= Work instructions =
Retype word for word the lines lying between the line containing "base = laminate()" and the line containing "for node in", together with those two lines themselves, and nothing besides.
## begin
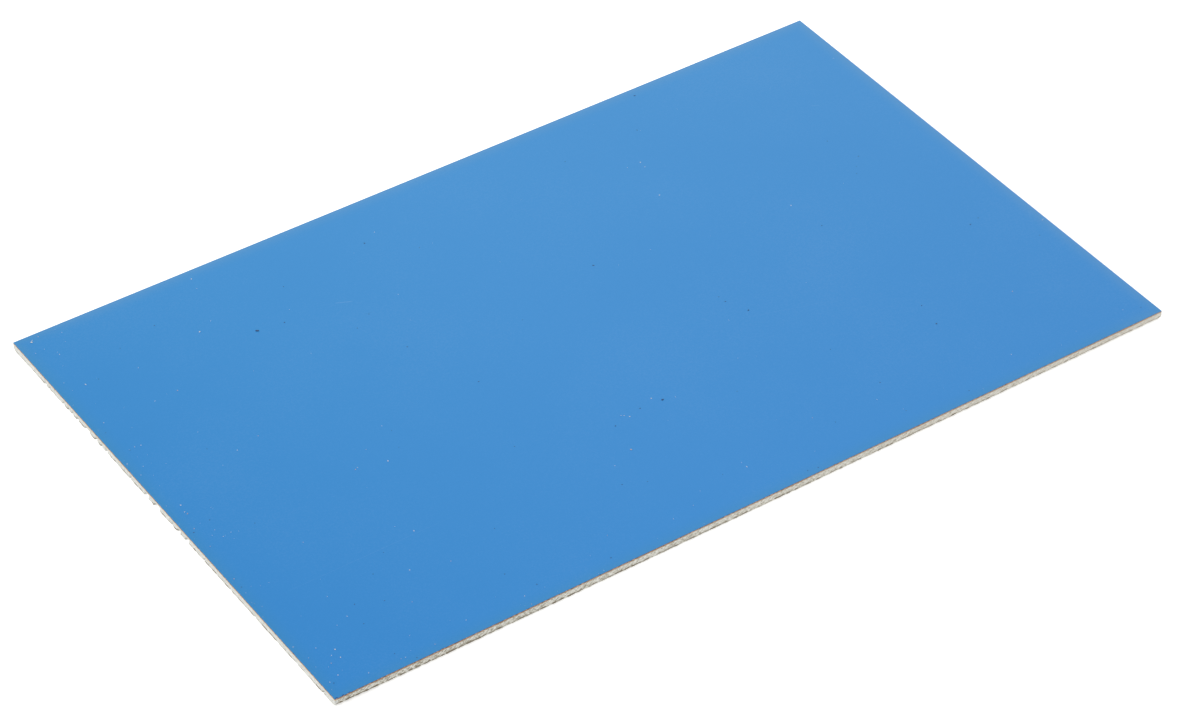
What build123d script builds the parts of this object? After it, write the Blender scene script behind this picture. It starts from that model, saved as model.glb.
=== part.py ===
# A single-sided copper clad board, 160 by 100 mm, sold as raw stock for etched circuits.
# A pressed sheet of glass cloth and epoxy carries one copper foil on its upper face, and a blue
# plastic film is stuck over the copper to keep it clean.
# X runs along the length, Y along the width and Z up. The origin is the middle of the underside.
import os
from random import Random

from build123d import *

# The three layers, from the bottom up. Laminate and foil together make the nominal 1.6 mm.
BOARD_LENGTH = 160.0
BOARD_WIDTH = 100.0
LAMINATE_THICKNESS = 1.565
FOIL_THICKNESS = 0.035
FILM_THICKNESS = 0.06

# The sheared edge. The blade draws the soft copper down over the upper arris, cuts a clean and
# square band as deep as it goes, and tears the rest off, so that the foot of each side leans in.
LIP_DEPTH = 0.10
LIP_WIDTH = 0.03
CUT_DEPTH = 0.765
TORN_SET_IN_FRONT = 0.05
TORN_SET_IN_RIGHT = 0.11
TORN_SET_IN_BACK = 0.10
TORN_SET_IN_LEFT = 0.05
FILM_ARRIS = 0.02

# The shell-shaped chips that the tearing leaves along the lower arris, about one for every two or three
# yarns of the cloth, and the rounder one that each corner loses.
CHIP_PITCH = 2.0
CHIP_WANDER = 0.35
CHIP_CORNER_MARGIN = 2.2
CHIP_WIDTH_LEAST = 1.0
CHIP_WIDTH_MOST = 2.2
CHIP_BITE_LEAST = 0.06
CHIP_BITE_MOST = 0.17
CHIP_SEED = 7
CORNER_CHIP_RADIUS = 2.4
CORNER_CHIP_BITE = 0.16


def corners(front=0.0, right=0.0, back=0.0, left=0.0):
    """The board's corners, anticlockwise from the front left, with each side moved in by its own set-in."""
    x_low, x_high = left - BOARD_LENGTH / 2, BOARD_LENGTH / 2 - right
    y_low, y_high = front - BOARD_WIDTH / 2, BOARD_WIDTH / 2 - back
    return [(x_low, y_low), (x_high, y_low), (x_high, y_high), (x_low, y_high)]


def outline(height, points):
    """A flat face through four corners, at a height above the underside."""
    return Pos(0, 0, height) * make_face(Polyline(*points, close=True))


FULL = corners()
UNDER_LIP = corners(LIP_WIDTH, LIP_WIDTH, LIP_WIDTH, LIP_WIDTH)
UNDERSIDE = corners(TORN_SET_IN_FRONT, TORN_SET_IN_RIGHT, TORN_SET_IN_BACK, TORN_SET_IN_LEFT)


def chip(place, outwards, radius, bite):
    """A sphere that takes a shell that deep out of the solid, at a place on its surface."""
    return Pos(place + outwards.normalized() * (radius - bite)) * Sphere(radius)


def chips():
    """The chips along all four sides, unevenly spaced and biting at 45 degrees, and one at each corner."""
    chance = Random(CHIP_SEED)
    down = Vector(0, 0, -1)
    found = []
    for start, end in zip(UNDERSIDE, UNDERSIDE[1:] + UNDERSIDE[:1]):
        start, end = Vector(*start), Vector(*end)
        length = (end - start).length
        along = (end - start).normalized()
        outwards = along.cross(Vector(0, 0, 1))
        found.append(chip(start, outwards - along + down, CORNER_CHIP_RADIUS, CORNER_CHIP_BITE))
        gaps = int((length - 2 * CHIP_CORNER_MARGIN) / CHIP_PITCH)
        first = (length - gaps * CHIP_PITCH) / 2
        for number in range(gaps + 1):
            width = chance.uniform(CHIP_WIDTH_LEAST, CHIP_WIDTH_MOST)
            bite = chance.uniform(CHIP_BITE_LEAST, CHIP_BITE_MOST)
            radius = (width**2 / 4 + bite**2) / (2 * bite)
            place = first + number * CHIP_PITCH + chance.uniform(-CHIP_WANDER, CHIP_WANDER)
            found.append(chip(start + along * place, outwards + down, radius, bite))
    return found


def laminate():
    """The glass and epoxy sheet: one sheared section, run round all four sides, less the chips."""
    sheet = loft(
        [
            outline(0, UNDERSIDE),
            outline(LAMINATE_THICKNESS - CUT_DEPTH, FULL),
            outline(LAMINATE_THICKNESS - LIP_DEPTH, FULL),
            outline(LAMINATE_THICKNESS, UNDER_LIP),
        ],
        ruled=True,
    )
    return sheet - chips()


def copper_foil(base):
    """The foil, flush with the cut band all round, its edge drawn down over the laminate's arris."""
    slab = extrude(outline(LAMINATE_THICKNESS - LIP_DEPTH, FULL), LIP_DEPTH + FOIL_THICKNESS)
    return slab - base


def protective_film():
    """The blue film, sheared flush with the foil and pressed thinner along its upper arris."""
    sheet = extrude(outline(LAMINATE_THICKNESS + FOIL_THICKNESS, FULL), FILM_THICKNESS)
    return chamfer(sheet.faces().sort_by(Axis.Z)[-1].edges(), FILM_ARRIS)


base = laminate()
os.makedirs("parts", exist_ok=True)
export_step(base, "parts/laminate.step")
export_step(copper_foil(base), "parts/copper_foil.step")
export_step(protective_film(), "parts/protective_film.step")
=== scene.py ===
import math
import random

import bmesh
import bpy
from mathutils import Matrix, Vector, noise
from mathutils.bvhtree import BVHTree


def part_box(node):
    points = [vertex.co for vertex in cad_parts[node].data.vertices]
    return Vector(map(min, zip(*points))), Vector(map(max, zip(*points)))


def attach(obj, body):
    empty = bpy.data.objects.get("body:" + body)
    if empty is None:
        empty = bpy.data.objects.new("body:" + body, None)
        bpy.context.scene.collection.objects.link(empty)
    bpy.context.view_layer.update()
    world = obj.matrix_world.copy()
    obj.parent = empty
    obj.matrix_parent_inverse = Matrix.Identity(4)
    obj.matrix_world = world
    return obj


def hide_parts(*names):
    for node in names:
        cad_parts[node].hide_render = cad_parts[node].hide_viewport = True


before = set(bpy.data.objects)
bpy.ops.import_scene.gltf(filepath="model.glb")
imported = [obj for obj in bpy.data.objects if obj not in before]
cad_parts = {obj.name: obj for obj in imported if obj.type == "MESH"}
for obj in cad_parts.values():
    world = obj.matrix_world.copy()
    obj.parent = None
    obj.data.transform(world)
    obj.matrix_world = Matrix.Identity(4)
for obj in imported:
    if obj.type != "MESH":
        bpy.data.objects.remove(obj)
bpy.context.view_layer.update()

# Laminate. Eight plies of woven glass cloth, pressed with epoxy into one stiff sheet. A guillotine cuts
# it to size: the upper half of each side is a clean cut, and below that the plies are torn off, with dark
# scars just over the foot, further back towards both ends of the front, and with notches in the left side.
# The scars' darkness is partly the torn glass's own colour and partly painted shade: the shade down in
# the break and on the floor just beneath it is painted into the laminate's colour.
MM = 0.001
laminate_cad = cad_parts["laminate"]
laminate_low, laminate_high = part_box("laminate")
side_lengths = [laminate_high.x - laminate_low.x, laminate_high.y - laminate_low.y] * 2
INWARDS = (Vector((0, 1, 0)), Vector((-1, 0, 0)), Vector((0, -1, 0)), Vector((1, 0, 0)))
PLIES = 8
ply_height = laminate_high.z / PLIES
YARN_PITCH_LENGTHWISE = 0.82 * MM
YARN_PITCH_CROSSWISE = 0.58 * MM
LEVEL_TOLERANCE = 0.001 * MM
SHARP_ANGLE = math.radians(35)
COLUMN_SPACING = 0.16 * MM
ROW_SPACING_TORN = 0.042 * MM
ROW_SPACING_CUT = 0.080 * MM
CUT_ROUGHNESS = 0.006 * MM
CUT_FOOT_WANDER = 0.14 * MM
TORN_FADE = 0.10 * MM
CUT_FADE = 0.03 * MM
LEDGE_DEPTH = 0.016 * MM
TUFT_DEPTH = 0.012 * MM
CORNER_QUIET = 0.4 * MM
SCAR_TOP = 0.42 * MM
SCAR_WANDER = 0.08 * MM
SCAR_EDGE = 0.04 * MM
SCAR_LIFT = 0.9
SCAR_THICKNESS = 0.18 * MM
SCAR_PALER_UNDER = 0.55
SCAR_BITE_SHARE = 0.3
SCAR_END_WITHIN, SCAR_END_BEYOND = 0.15, 0.20
SCAR_FADES_FROM, SCAR_GONE_FROM = 0.15 * MM, 0.40 * MM
NOTCH_FOOT = 0.80 * MM
NOTCH_TOP = 1.05 * MM
NOTCH_FLANK = 0.12 * MM
NOTCH_WANDER = 0.12 * MM
NOTCH_LEAN = 0.45
RAGGED_FROM, RAGGED_FULLY_FROM = -12, 0
WEAR_AT_ENDS = 0.15 * MM
WEAR_LEAST_AT = -12 * MM
WEAR_AT_NEAR_CORNER = 0.20 * MM
NEAR_CORNER_LENGTH = 16 * MM
WEAR_TOP = 0.5 * MM
WEAR_REACH = 3.0 * MM
LEFT_BAND = 0.6
BURNISH_HEIGHT = 0.26
# These have one value each for the front, the right, the back and the left side.
CHIP_SHARE = (0.4, 1.0, 1.0, 0.25)
TORN_SHARE = (1.0, 1.0, 1.0, 0.1)
SCAR_LEAN = (0.06, 0.12, 0.12, 0.0)
SCAR_FAINT = (0.50, 0.45, 0.45, 0.32)
RAG_DEPTH = (0.0, 0.10 * MM, 0.10 * MM, 0.05 * MM)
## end
= Solution to the problem =
base = laminate()
os.makedirs("parts", exist_ok=True)
export_step(base, "parts/laminate.step")
export_step(copper_foil(base), "parts/copper_foil.step")
export_step(protective_film(), "parts/protective_film.step")
=== scene.py ===
import math
import random

import bmesh
import bpy
from mathutils import Matrix, Vector, noise
from mathutils.bvhtree import BVHTree


def part_box(node):
    points = [vertex.co for vertex in cad_parts[node].data.vertices]
    return Vector(map(min, zip(*points))), Vector(map(max, zip(*points)))


def attach(obj, body):
    empty = bpy.data.objects.get("body:" + body)
    if empty is None:
        empty = bpy.data.objects.new("body:" + body, None)
        bpy.context.scene.collection.objects.link(empty)
    bpy.context.view_layer.update()
    world = obj.matrix_world.copy()
    obj.parent = empty
    obj.matrix_parent_inverse = Matrix.Identity(4)
    obj.matrix_world = world
    return obj


def hide_parts(*names):
    for node in names:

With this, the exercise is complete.